Freeing the hands of healthcare professionals might raise a very reasonable concern: AI will be taking jobs from people. That’s true but not a reason to keep you up at night. Data from global research and advisory firm Gartner show that by 2020, AI will create more jobs than it eliminates.
The Case Against Artificial Intelligence
You knew this was coming so here it is: AI is one of the most promising avenues for long term investors BUT…
It would seem irresponsible to not give you the other side of the story. AI comes with a whole load of buts, despite its many positives. Look no further than Tesla CEO and overall bonafide genius Elon Musk. His recent appearance on the Joe Rogan Experience podcast laid out some valid concerns about the direction and policing of AI.
“The thing that’s going to be tricky here is that it’s going to be very tempting to use A.I. as a weapon,“ Musk said. “The danger is going to be humans using it against each other.”
When claims like that are made, one should always wonder about the aftermath and what follows. If the brightest minds in the industry feel that AI should be heavily regulated, maybe it would be wise to consider it before investing in tech firms that are developing it.

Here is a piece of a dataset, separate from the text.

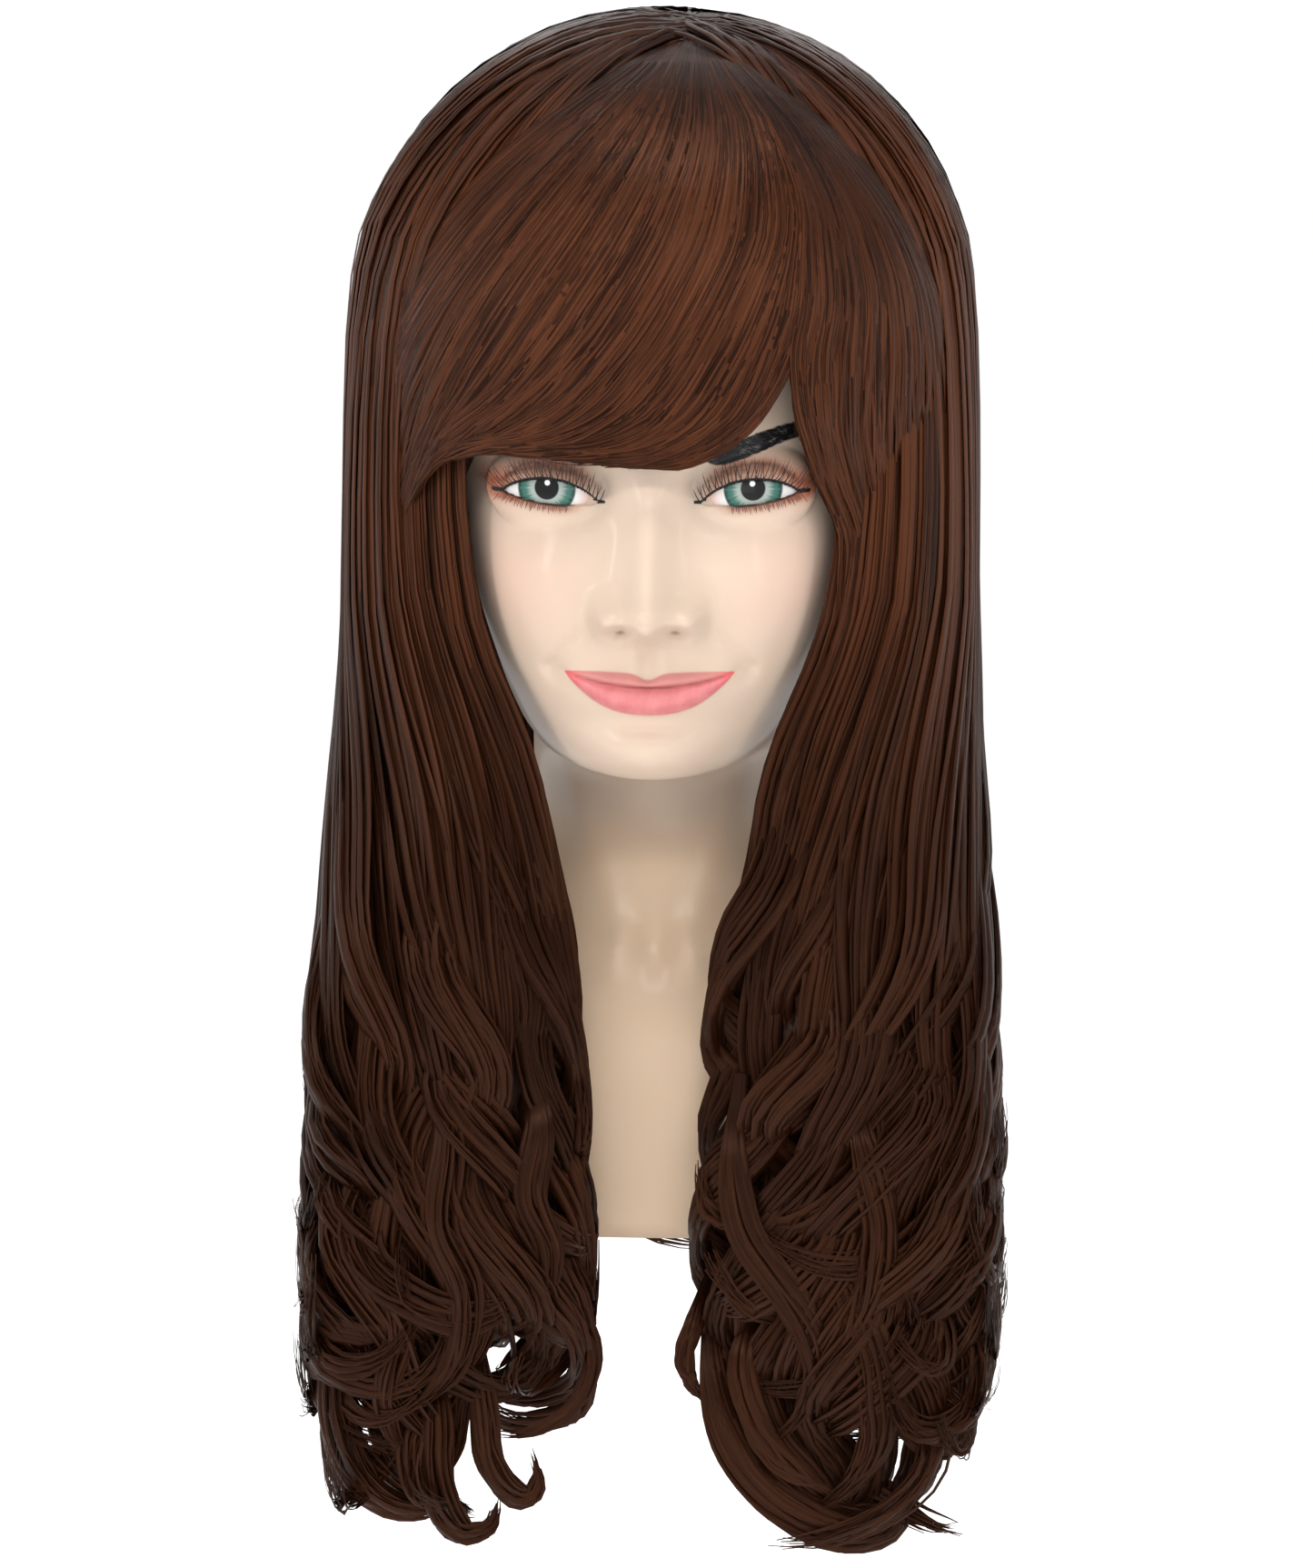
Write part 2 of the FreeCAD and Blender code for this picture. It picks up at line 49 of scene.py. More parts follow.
def curve_through(knots, values, at):
    """Smooth values at the places asked for, with no overshoot between knots (monotone cubic)."""
    knots, values = np.asarray(knots, float), np.asarray(values, float)
    if values.ndim == 2:
        return np.stack([curve_through(knots, column, at) for column in values.T], -1)
    step = np.diff(knots)
    rise = np.diff(values) / step
    slope = np.zeros(len(knots))
    together = rise[:-1] * rise[1:] > 0
    weight_a, weight_b = 2 * step[1:] + step[:-1], step[1:] + 2 * step[:-1]
    with np.errstate(divide="ignore", invalid="ignore"):
        mean = (weight_a + weight_b) / (weight_a / rise[:-1] + weight_b / rise[1:])
    slope[1:-1] = np.where(together, mean, 0.0)
    slope[0], slope[-1] = rise[0], rise[-1]
    i = np.clip(np.searchsorted(knots, at, side="right") - 1, 0, len(knots) - 2)
    t = np.clip((at - knots[i]) / step[i], 0.0, 1.0)
    a, b = values[i], values[i + 1]
    da, db = slope[i] * step[i], slope[i + 1] * step[i]
    return a + t * da + t * t * (3 * (b - a) - 2 * da - db) + t ** 3 * (da + db - 2 * (b - a))


def bump(x, z, centre, spread, turn=0.0):
    """A soft round bump, 1 at its centre."""
    dx, dz = x - centre[0], z - centre[1]
    c, s = math.cos(turn), math.sin(turn)
    along, across = dx * c + dz * s, -dx * s + dz * c
    return np.exp(-0.5 * ((along / spread[0]) ** 2 + (across / spread[1]) ** 2))


def to_line(x, z, start, end):
    """Distance from (x, z) to a straight line between two points."""
    ax, az = start
    dx, dz = end[0] - ax, end[1] - az
    t = np.clip(((x - ax) * dx + (z - az) * dz) / (dx * dx + dz * dz), 0.0, 1.0)
    return np.hypot(x - ax - t * dx, z - az - t * dz)


def new_mesh(name, points, faces):
    """A smooth object from points in millimetres and arrays of faces, each array of one kind."""
    mesh = bpy.data.meshes.new(name)
    points = np.asarray(points, np.float32) * MM
    faces = [np.asarray(f, np.int32) for f in (faces if isinstance(faces, list) else [faces])]
    mesh.vertices.add(len(points))
    mesh.vertices.foreach_set("co", points.ravel())
    mesh.loops.add(sum(f.size for f in faces))
    mesh.loops.foreach_set("vertex_index", np.concatenate([f.ravel() for f in faces]))
    corners = np.concatenate([np.full(len(f), f.shape[1], np.int32) for f in faces])
    mesh.polygons.add(len(corners))
    mesh.polygons.foreach_set("loop_start", (np.cumsum(corners) - corners).astype(np.int32))
    mesh.update(calc_edges=True)
    mesh.polygons.foreach_set("use_smooth", np.ones(len(corners), bool))
    thing = bpy.data.objects.new(name, mesh)
    bpy.context.scene.collection.objects.link(thing)
    return thing


def note(thing, name, values):
    """Stores one number a point, for the material to read."""
    layer = thing.data.attributes.new(name, "FLOAT", "POINT")
    layer.data.foreach_set("value", np.asarray(values, np.float32).ravel())


def grid_faces(rows, columns, closed=True, first=0):
    """Faces of a grid of points, row after row. A closed one joins its last column to its first."""
    row, column = np.meshgrid(
        np.arange(rows - 1), np.arange(columns if closed else columns - 1), indexing="ij"
    )
    a = row * columns + column
    b = row * columns + (column + 1) % columns
    return (np.stack([a, b, b + columns, a + columns], -1) + first).reshape(-1, 4)


def face_outwards(thing):
    """Turns every face of a closed object outwards."""
    mesh = bmesh.new()
    mesh.from_mesh(thing.data)
    bmesh.ops.recalc_face_normals(mesh, faces=mesh.faces)
    mesh.to_mesh(thing.data)
    mesh.free()


# --- Head and bust ------------------------------------------------------------------------
# Rings up the body: front z, back z, front y, back y, y of the widest place, half width, roundness.
BODY_RINGS = np.array([
    (0.0, 0.0, -62.0, 82.0, 10.0, 96.0, 2.50),
    (24.0, 24.0, -62.0, 82.0, 10.0, 96.0, 2.50),
    (48.0, 48.0, -61.5, 82.0, 10.0, 95.5, 2.50),
    (66.0, 66.0, -59.5, 80.5, 10.0, 92.0, 2.45),
    (80.0, 80.0, -55.5, 78.0, 10.0, 83.0, 2.35),
    (92.0, 92.0, -50.5, 74.0, 10.0, 69.0, 2.20),
    (104.0, 104.0, -45.0, 70.0, 11.0, 56.0, 2.10),
    (118.0, 118.0, -40.5, 66.0, 12.0, 47.0, 2.05),
    (132.0, 135.0, -37.0, 63.0, 13.0, 43.5, 2.00),
    (144.0, 152.0, -37.0, 62.0, 12.0, 42.5, 2.00),
    (151.0, 163.0, -44.0, 62.0, 9.0, 42.5, 2.00),
    (153.0, 171.0, -56.0, 64.0, 3.0, 42.5, 2.00),
    (152.5, 178.0, -68.0, 67.0, -4.0, 42.5, 2.00),
    (153.5, 184.0, -76.0, 71.0, -10.0, 43.0, 2.00),
    (158.0, 190.0, -81.0, 75.0, -14.0, 45.5, 2.02),
    (166.0, 199.0, -84.5, 80.0, -16.0, 49.0, 2.05),
    (180.0, 210.0, -87.0, 86.0, -16.0, 55.0, 2.10),
    (200.0, 224.0, -88.5, 92.0, -14.0, 61.0, 2.15),
    (222.0, 240.0, -88.5, 97.0, -10.0, 65.5, 2.18),
    (244.0, 256.0, -86.5, 100.0, -4.0, 68.5, 2.18),
    (262.0, 270.0, -84.8, 102.0, 2.0, 71.5, 2.12),
    (278.0, 281.0, -84.0, 102.0, 6.0, 73.4, 2.05),
    (290.0, 290.0, -84.0, 102.0, 9.0, 74.0, 2.00),
])
SKULL = {"centre": (0.0, 9.0, 290.0), "radii": (74.0, 93.0, 81.5)}
EYE = {"centre": (31.0, -68.0, 245.0), "radii": (21.5, 12.5, 15.0), "turn": math.radians(14)}
EYE_IN, EYE_OUT = (16.6, 241.2), (46.0, 244.2)
LID_RISE, LID_DROP = 5.4, 2.0
MOUTH_HALF = 27.0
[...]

The Case For Intelligence Augmentation
Whilst it enjoys a lot less attention and spotlight than AI, IA is not just the underdog that’s lurking in the shadows. From an investment standpoint, many believe that IA enjoys several competitive advantages over AI.
The “human” nature of IA makes its impact more direct and poses a lower resistance path to commercial and societal acceptance. As mentioned before, IA is essentially pushing people to improve their cognitive performance. The human-machine symbiosis is thought by many as a much stronger combo than the almighty AI.
Whilst IA does not offer the glitz and glamour of AI by promising to revolutionize the world we live in with self-driving cars and digital assistants, it does offer a framework for small and steady improvements in all areas of business. IA technologies, can help increase overall productivity by optimizing costs, making the workforce more efficient and help small businesses offer new products to their customers.
IA’s abilities are less sexy on paper than AI but equally if not more effective. Intelligence Augmentation can transform businesses and move the needle by offering data analysis and insights that are both meaningful and progressive.
A practical example of how this would work is lead generation. IA synergies can identify prospective clients and offer them the most suitable product. After that, they can determine whether to up-sell, down-sell or approach them using a new strategy.
The Case Against Intelligence Augmentation
The case against IA is its simplistic nature.
Intelligence augmentation simply helps people do their job faster. You can’t really see it in standalone products. You can’t really see it in shiny little gadgets. Its impact is hidden in the process and operations of a company.
That does not mean that it is any less appealing as an investment option.